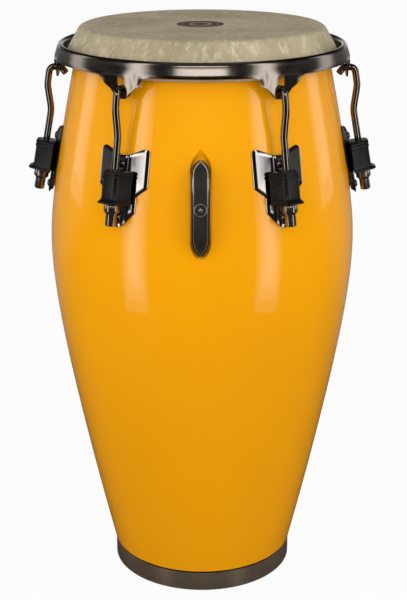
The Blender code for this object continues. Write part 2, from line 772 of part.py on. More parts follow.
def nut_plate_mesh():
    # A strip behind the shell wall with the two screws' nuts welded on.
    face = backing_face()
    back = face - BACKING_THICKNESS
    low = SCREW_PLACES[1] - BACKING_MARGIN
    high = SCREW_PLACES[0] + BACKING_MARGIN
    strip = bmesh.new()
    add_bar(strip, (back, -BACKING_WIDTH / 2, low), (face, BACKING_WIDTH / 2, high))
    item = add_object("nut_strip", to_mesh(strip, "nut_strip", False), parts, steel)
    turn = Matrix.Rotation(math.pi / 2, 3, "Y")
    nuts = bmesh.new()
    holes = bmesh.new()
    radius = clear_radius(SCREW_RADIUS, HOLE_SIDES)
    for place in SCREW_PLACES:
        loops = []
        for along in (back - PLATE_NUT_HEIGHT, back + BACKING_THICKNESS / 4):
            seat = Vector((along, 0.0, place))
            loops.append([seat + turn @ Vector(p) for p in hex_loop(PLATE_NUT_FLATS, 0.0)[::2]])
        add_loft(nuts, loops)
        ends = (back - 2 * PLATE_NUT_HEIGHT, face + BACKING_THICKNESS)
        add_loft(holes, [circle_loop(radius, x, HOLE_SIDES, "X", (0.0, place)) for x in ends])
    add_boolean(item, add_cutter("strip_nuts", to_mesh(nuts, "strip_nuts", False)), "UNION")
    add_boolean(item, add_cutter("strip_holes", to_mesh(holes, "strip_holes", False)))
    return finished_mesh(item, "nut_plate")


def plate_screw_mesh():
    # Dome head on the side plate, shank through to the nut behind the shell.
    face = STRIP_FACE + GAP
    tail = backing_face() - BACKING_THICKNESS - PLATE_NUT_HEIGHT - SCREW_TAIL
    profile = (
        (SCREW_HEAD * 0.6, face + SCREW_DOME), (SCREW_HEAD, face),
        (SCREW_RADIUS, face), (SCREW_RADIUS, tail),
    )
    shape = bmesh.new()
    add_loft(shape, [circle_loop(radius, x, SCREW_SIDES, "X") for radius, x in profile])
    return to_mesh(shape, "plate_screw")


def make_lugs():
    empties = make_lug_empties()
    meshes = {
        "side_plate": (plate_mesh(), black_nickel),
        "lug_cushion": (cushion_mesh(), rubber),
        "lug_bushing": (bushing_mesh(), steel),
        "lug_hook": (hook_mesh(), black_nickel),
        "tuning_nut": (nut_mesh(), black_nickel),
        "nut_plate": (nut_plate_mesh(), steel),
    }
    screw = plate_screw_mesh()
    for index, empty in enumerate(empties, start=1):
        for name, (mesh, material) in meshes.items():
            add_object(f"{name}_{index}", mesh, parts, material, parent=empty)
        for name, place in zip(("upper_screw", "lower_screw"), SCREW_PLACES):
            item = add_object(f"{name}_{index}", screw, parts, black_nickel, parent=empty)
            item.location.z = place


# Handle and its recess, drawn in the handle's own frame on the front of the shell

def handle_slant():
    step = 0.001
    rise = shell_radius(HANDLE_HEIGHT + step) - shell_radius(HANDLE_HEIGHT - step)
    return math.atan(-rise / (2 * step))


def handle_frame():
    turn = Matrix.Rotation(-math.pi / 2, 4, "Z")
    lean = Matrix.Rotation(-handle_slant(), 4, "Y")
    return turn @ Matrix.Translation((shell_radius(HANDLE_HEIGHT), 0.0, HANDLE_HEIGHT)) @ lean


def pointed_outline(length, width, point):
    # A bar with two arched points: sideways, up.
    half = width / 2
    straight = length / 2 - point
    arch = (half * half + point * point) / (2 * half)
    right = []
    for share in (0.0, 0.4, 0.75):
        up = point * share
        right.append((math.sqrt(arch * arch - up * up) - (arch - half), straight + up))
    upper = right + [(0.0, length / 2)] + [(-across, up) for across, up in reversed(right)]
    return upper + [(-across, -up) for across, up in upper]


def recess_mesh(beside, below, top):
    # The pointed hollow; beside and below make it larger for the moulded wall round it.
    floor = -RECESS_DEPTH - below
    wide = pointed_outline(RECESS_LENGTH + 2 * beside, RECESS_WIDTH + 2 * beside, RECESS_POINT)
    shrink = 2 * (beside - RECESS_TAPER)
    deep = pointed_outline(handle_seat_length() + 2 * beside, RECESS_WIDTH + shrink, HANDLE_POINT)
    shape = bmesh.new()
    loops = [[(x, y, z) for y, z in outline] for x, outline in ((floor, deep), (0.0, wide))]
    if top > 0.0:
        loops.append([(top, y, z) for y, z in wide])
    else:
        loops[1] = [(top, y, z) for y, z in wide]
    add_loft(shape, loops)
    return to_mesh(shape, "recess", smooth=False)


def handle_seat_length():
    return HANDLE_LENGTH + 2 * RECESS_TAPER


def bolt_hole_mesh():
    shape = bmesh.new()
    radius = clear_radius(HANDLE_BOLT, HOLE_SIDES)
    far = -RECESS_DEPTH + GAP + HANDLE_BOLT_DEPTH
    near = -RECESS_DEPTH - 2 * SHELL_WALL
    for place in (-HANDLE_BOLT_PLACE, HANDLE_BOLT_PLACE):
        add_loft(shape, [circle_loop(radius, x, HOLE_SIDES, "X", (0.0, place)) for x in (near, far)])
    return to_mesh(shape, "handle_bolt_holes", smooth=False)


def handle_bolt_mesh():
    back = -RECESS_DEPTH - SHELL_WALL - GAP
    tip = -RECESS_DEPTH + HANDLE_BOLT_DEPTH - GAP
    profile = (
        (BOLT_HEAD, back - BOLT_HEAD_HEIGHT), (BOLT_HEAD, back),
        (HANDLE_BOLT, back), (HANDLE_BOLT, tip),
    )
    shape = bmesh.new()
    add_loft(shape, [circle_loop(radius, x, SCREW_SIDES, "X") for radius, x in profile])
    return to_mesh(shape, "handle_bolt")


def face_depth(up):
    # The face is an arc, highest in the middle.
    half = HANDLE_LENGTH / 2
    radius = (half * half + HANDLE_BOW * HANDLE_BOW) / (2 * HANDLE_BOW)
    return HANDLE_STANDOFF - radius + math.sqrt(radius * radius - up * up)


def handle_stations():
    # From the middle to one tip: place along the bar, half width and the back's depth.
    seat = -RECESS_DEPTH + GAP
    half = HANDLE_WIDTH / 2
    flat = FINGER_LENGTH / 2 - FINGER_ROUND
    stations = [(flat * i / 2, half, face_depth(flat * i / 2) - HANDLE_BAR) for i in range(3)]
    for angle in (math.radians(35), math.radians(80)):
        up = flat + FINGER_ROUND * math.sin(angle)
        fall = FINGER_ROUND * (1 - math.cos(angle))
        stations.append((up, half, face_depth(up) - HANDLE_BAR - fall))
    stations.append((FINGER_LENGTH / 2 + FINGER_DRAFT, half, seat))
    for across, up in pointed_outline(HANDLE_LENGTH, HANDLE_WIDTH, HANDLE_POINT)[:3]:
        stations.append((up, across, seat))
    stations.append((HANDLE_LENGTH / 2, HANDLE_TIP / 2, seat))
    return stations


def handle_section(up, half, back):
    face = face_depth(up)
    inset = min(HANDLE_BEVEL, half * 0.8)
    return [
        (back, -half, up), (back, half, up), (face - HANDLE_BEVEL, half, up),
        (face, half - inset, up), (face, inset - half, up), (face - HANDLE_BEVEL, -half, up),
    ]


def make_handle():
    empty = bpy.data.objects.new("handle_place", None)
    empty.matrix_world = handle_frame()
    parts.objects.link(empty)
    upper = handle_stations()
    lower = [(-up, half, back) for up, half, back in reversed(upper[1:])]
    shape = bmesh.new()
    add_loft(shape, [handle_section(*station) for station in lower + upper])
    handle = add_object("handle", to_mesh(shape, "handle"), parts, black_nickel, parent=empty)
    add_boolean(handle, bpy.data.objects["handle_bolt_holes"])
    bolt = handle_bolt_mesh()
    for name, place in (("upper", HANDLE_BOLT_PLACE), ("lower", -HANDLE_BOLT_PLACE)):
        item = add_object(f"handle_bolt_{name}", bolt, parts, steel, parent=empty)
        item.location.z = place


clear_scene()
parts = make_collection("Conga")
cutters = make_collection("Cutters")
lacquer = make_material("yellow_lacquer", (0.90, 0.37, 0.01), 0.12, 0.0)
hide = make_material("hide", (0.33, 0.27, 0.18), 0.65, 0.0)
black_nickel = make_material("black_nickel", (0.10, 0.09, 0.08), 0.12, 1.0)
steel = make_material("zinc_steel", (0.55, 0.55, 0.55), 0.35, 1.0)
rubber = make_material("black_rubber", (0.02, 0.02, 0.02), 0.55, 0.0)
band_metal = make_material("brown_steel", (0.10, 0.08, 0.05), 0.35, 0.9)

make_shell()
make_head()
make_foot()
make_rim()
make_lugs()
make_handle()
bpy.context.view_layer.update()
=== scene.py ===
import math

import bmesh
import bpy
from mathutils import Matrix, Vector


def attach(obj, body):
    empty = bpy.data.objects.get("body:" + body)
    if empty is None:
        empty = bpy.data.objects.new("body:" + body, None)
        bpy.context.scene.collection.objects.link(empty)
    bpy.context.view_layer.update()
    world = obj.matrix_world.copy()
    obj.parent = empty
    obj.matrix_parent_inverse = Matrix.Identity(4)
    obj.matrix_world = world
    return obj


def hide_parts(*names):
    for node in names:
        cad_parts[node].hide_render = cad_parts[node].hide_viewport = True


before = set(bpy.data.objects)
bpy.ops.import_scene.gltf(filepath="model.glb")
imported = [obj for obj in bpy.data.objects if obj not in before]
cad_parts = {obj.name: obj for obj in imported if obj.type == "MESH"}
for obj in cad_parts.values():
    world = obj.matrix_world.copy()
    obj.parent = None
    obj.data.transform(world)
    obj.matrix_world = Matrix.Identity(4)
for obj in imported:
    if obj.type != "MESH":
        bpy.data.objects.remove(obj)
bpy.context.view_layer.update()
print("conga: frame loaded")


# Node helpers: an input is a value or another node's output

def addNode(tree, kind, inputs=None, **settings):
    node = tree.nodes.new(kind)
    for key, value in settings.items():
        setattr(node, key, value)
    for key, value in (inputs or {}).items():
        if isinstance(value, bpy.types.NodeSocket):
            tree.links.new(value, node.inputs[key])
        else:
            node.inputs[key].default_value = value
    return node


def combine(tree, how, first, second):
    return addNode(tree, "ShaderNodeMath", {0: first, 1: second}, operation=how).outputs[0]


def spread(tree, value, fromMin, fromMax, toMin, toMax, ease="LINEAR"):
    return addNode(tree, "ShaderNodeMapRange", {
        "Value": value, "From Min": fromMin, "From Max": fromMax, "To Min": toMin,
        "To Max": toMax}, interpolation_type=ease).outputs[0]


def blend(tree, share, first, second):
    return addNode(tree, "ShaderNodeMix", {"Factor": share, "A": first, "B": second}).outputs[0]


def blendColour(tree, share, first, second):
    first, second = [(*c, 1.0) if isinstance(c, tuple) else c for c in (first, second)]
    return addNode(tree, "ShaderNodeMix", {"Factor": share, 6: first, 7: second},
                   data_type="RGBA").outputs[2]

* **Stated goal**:
Your task is to quote exactly the lines beginning with the one that contains "make_shell()" and ending with the one that contains "# Node helpers: an", with nothing left out or added.

* **Exercise response**:
make_shell()
make_head()
make_foot()
make_rim()
make_lugs()
make_handle()
bpy.context.view_layer.update()
=== scene.py ===
import math

import bmesh
import bpy
from mathutils import Matrix, Vector


def attach(obj, body):
    empty = bpy.data.objects.get("body:" + body)
    if empty is None:
        empty = bpy.data.objects.new("body:" + body, None)
        bpy.context.scene.collection.objects.link(empty)
    bpy.context.view_layer.update()
    world = obj.matrix_world.copy()
    obj.parent = empty
    obj.matrix_parent_inverse = Matrix.Identity(4)
    obj.matrix_world = world
    return obj


def hide_parts(*names):
    for node in names:
        cad_parts[node].hide_render = cad_parts[node].hide_viewport = True


before = set(bpy.data.objects)
bpy.ops.import_scene.gltf(filepath="model.glb")
imported = [obj for obj in bpy.data.objects if obj not in before]
cad_parts = {obj.name: obj for obj in imported if obj.type == "MESH"}
for obj in cad_parts.values():
    world = obj.matrix_world.copy()
    obj.parent = None
    obj.data.transform(world)
    obj.matrix_world = Matrix.Identity(4)
for obj in imported:
    if obj.type != "MESH":
        bpy.data.objects.remove(obj)
bpy.context.view_layer.update()
print("conga: frame loaded")


# Node helpers: an input is a value or another node's output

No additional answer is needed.